Até recentemente, esquerda e direita se diferenciavam no conceito da relação do Estado com a economia. A esquerda queria o controle estatal, a direita defendia a liberdade do mercado. Hoje já não há diferença com relação a esse ponto. A esquerda evoluiu, entendeu os limites da economia, assumiu a responsabilidade fiscal, percebeu que nem sempre o Estado atende aos interesses da população, e que muitas vezes o setor privado tem um papel social dinâmico e positivo.
Mas não evoluiu no sentido de substituir suas antigas utopias por outras. Tornou-se prisioneira da sua evolução, identificou-se com a direita.
As mudanças das últimas décadas criaram uma separação entre trabalhadores e pobres. Implantaram uma apartação social que muitas vezes une trabalhadores do setor moderno e ricos capitalistas contra os pobres excluídos. Ao representar os trabalhadores, a esquerda afastou-se dos excluídos.
A esquerda evoluiu negando-se a si mesma, e identificando-se com o lado bom da direita assistencialista.

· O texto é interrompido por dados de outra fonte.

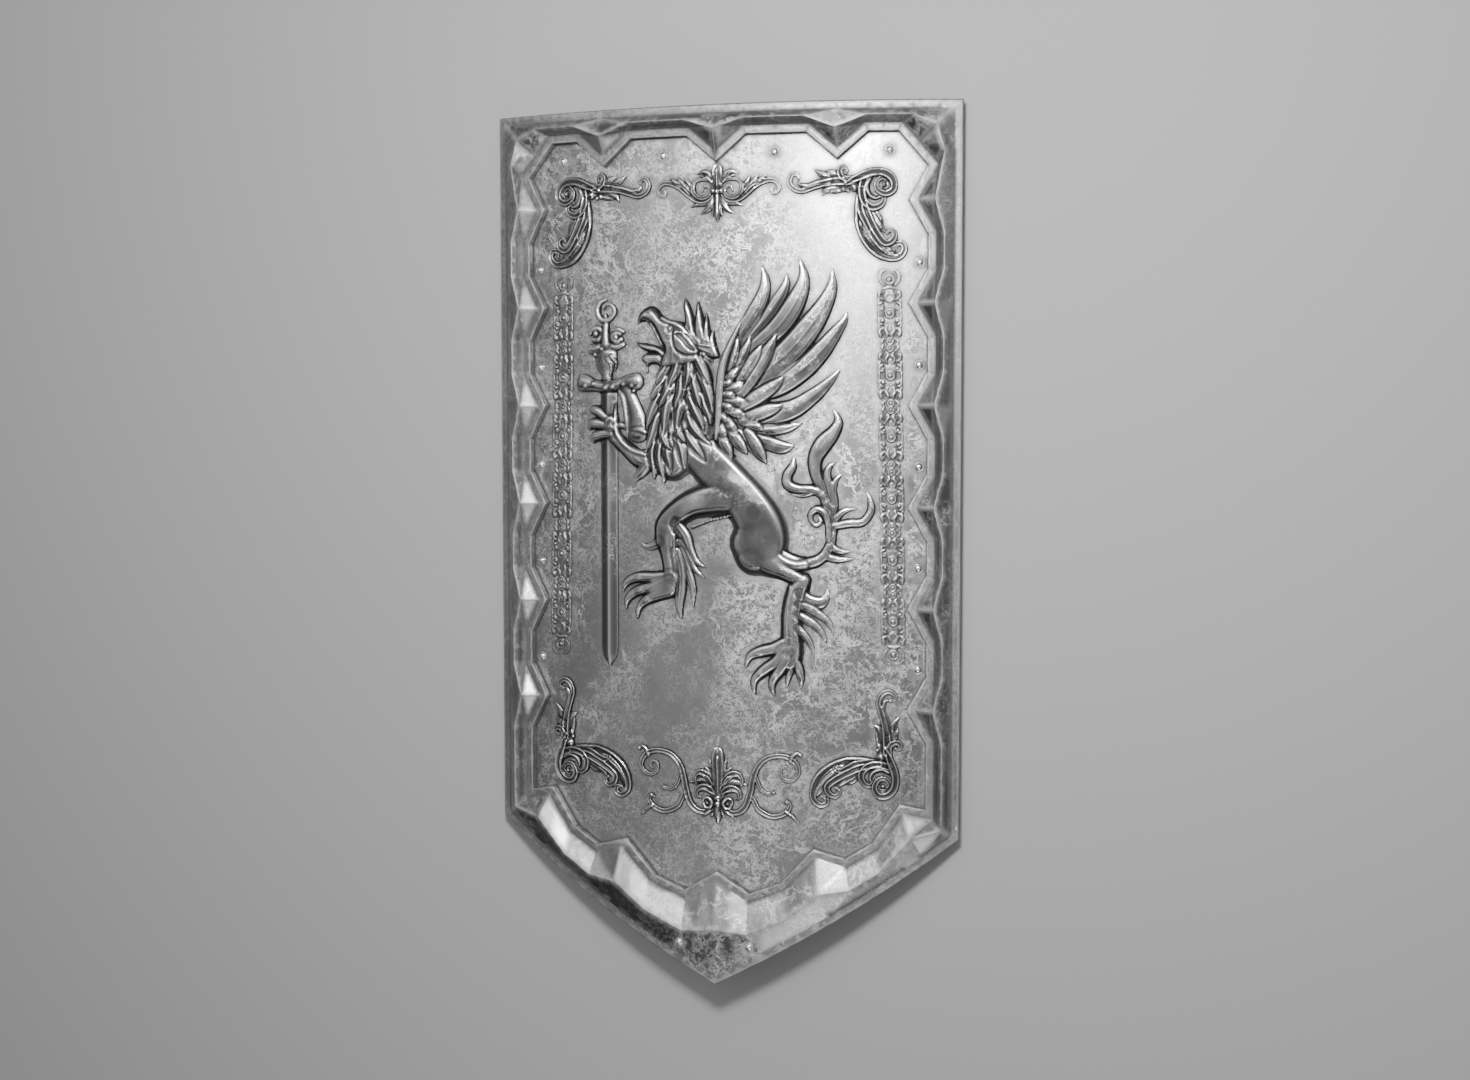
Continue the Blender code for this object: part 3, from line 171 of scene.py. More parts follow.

Há um ano, chefes de governo reunidos na sede da ONU, provocados pelos presidentes Lula e Zapatero, concordaram que a luta contra a pobreza deveria começar com o combate à fome no mundo, e que isso se daria com o crescimento econômico e a distribuição de seus frutos, na forma de medidas assistenciais e contribuições financeiras dos países ricos.
Esse será um grande serviço humanitário, mas não servirá para reduzir a exclusão social. Em vez de pregar a distribuição dos produtos da economia, ponto defendido também pela direita, a esquerda poderia se diferenciar apresentando uma estratégia de inclusão social. Iniciar uma luta contra a pobreza não graças ao crescimento econômico, mas sim mediante investimentos púbicos. Fazer no século XXI o que a Europa fez há décadas com a sua população: dar prioridade à educação e a outros investimentos sociais. Mais do que se inspirar na Aliança para o Progresso de Kennedy, que buscava o crescimento econômico, lançar um novo Plano Marshall Social Global, buscando atender as necessidades da população pobre do mundo inteiro. O melhor mecanismo seria levar para o mundo um programa nos moldes da Bolsa-Escola, criada no Brasil mas aplicada com muito mais sucesso no México.
Com uma Bolsa-Escola mundial, seria possível transferir renda às famílias que tivessem seus filhos freqüentando regularmente a escola. De imediato, essa renda reduziria o problema da fome. Mas a melhoria educacional transformaria a realidade das famílias, aumentaria a demanda por vagas e por qualidade de ensino, e obrigaria os governos a aumentarem seus investimentos em educação.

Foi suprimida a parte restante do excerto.